My smiles matched yours, and your tears matched mine. In one of the most heartbreaking moments of my life, faced with the unbearable images of the devastation caused by the January 12 earthquake that killed nearly 300,000 people in Haiti, the country of my birth, the priceless range of the generosity you showed, individually and collectively, was both astounding and completely reassuring. It is also very comforting to see that the reconstruction of the poorest country in the Americas is important to you and that, like me, you want to see it succeed.
I will soon join the big United Nations family to take part in this reconstruction, proud of our Canadian perspective and of our contribution. Moreover, although I will be working with UNESCO, whose headquarters are in Paris, I have chosen to work here primarily, and I thank the University of Ottawa for offering me offices on its campus.
Whether in a country that has known so much misery, like Haiti, or one rich in resources, like Canada, it is essential that we make it a priority to build on access to education for every child and to invest in education for young people. We must also bridge the gaps here at home if we do not want them to widen any further.
In September 2005, I told you that nothing in today’s society is more disgraceful than the marginalization of certain young people who are driven to isolation and despair. That we must not tolerate such disparities. That it is our duty to encourage them to join us in this reinvention of the world and to do so, we must give our young people the power and, even more, the desire to realize their full potential. I made this one of the priorities of my mandate.
Thank you to all these associations and to the thousands of young people brought together at the dialogues and forums I have held across Canada, those who work to fight exclusion through great imagination by using all forms of artistic expression as a means of transforming individuals and society as a whole.
At their request, and with the support of the Government of Canada, a number of philanthropists and partners in the private sector, the establishment of the Michaëlle Jean Foundation will serve as a kind of legacy to maintain our commitment to them and to continue the work we have done over the past five years in the cultural community. We can never say enough that what shapes Canada is essentially the women, men and young people who create and take part in the vibrancy of our rich social fabric, which we must continue to cultivate.
I have taken the pulse of the nation, and I have seen that we are stronger when we join efforts; this I have witnessed.
I was called to work on an immense stage, in a land of dazzling beauty where I went from the known, to the unknown, to the infinite. I have travelled, filled with wonder, all across this generous country, which for millennia has guarded the memory of our Aboriginal sisters and brothers, who look to it for the strength they need to be reborn from their pain and misery, a country they cherish like a mother. I have explored areas of misery and of happiness, without ever growing weary. I have also drawn a lot of lessons from this ancestral heritage, and found within it our joys, our pains and our deepest roots.
Representing Canada on a number of occasions on the international scene, and leading several missions—as de facto head of State—from one continent to the next, has allowed me to see the world, both larger and smaller than ever before. The sizeable global issues we are now facing urgently require joint strategies to resolve them. The economic crisis affecting the world is also a crisis of values that strongly calls for a new ethic of sharing and responsibility. This was often a concern not only in my discussions with all the heads of State who welcomed me, but also at the very intense and animated public forums held with the people of those countries, in that spirit of close, human diplomacy that I like to practice.

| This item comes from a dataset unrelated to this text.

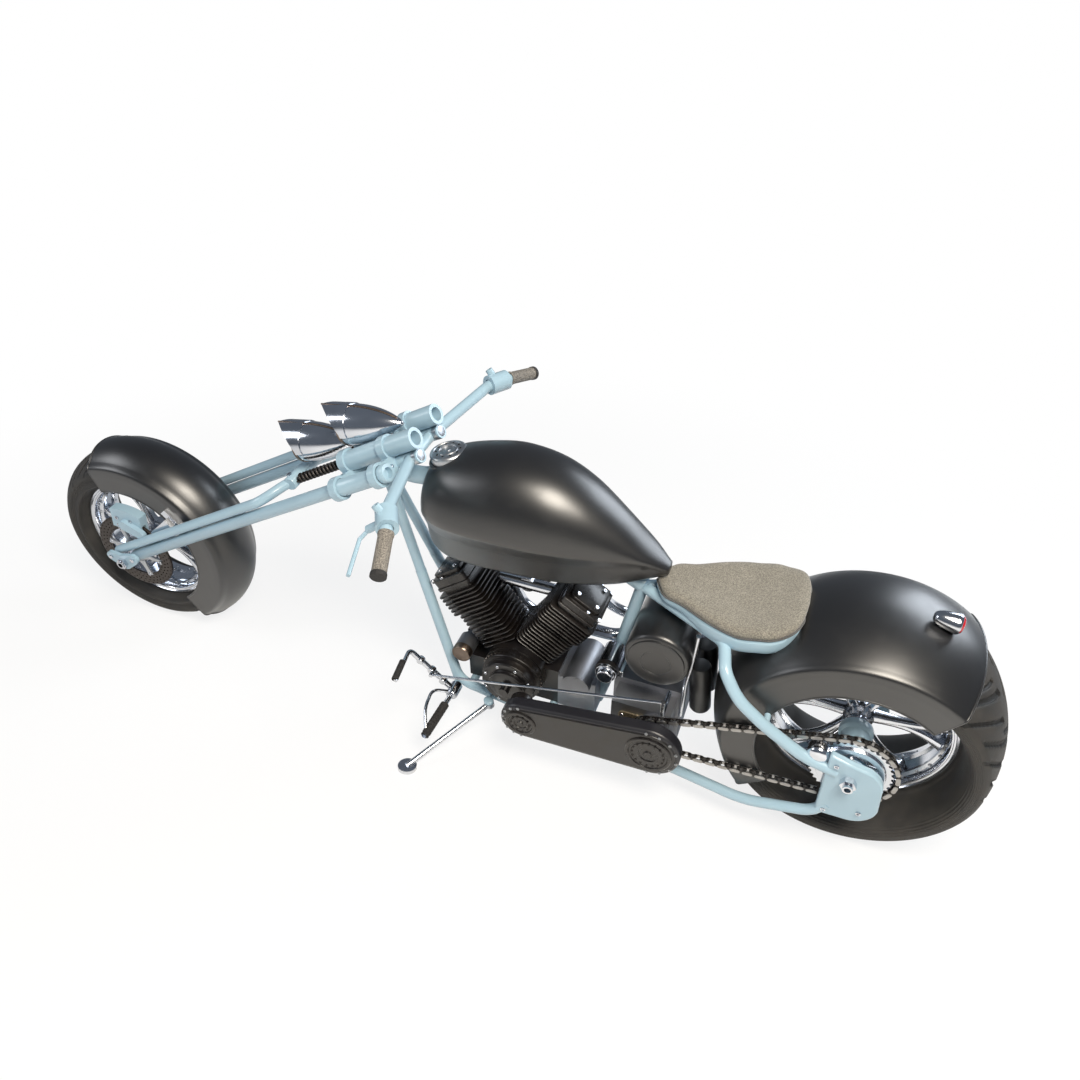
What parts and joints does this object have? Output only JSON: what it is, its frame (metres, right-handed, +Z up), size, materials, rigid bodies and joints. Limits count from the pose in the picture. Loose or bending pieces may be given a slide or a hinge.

My mandate was therefore not at all a quiet one, far from it. As for my constitutional responsibilities, I had to face the specific challenges of all minority governments in exercising the duties of the governor general. A moment in our political history that very likely made the population question our system and how our institutions function.
I have worked with two heads of government, the Right Honourable Paul Martin and the Right Honourable Stephen Harper. I would like to thank both of them. One for believing in my abilities in designating me the 27th governor general of Canada, and the other for the reciprocal respect that has marked our relationship over the past four years.
The difficult and dangerous mission in Afghanistan is a test for the entire country and especially for our soldiers and their families. Throughout my mandate, I have striven to share their anxieties, their pain and the weight of their mourning. I have also been amazed by their courage and the incredible generosity of the women and men who wear the Canadian uniform as they answer the call of duty and help build peace, security and stability in a region of the world that has been shaken by decades of deadly conflict. I will always be grateful to them for opening their hearts to me.
You are not born the governor general and commander-in –chief of Canada, you answer the call of destiny with a desire to serve your fellow Canadians and invest years of your life and all your energy to become these. With all of you by my side, all of you who have inspired me, I was able to embark on this adventure with the greatest hope and all the conviction I needed. THANK YOU!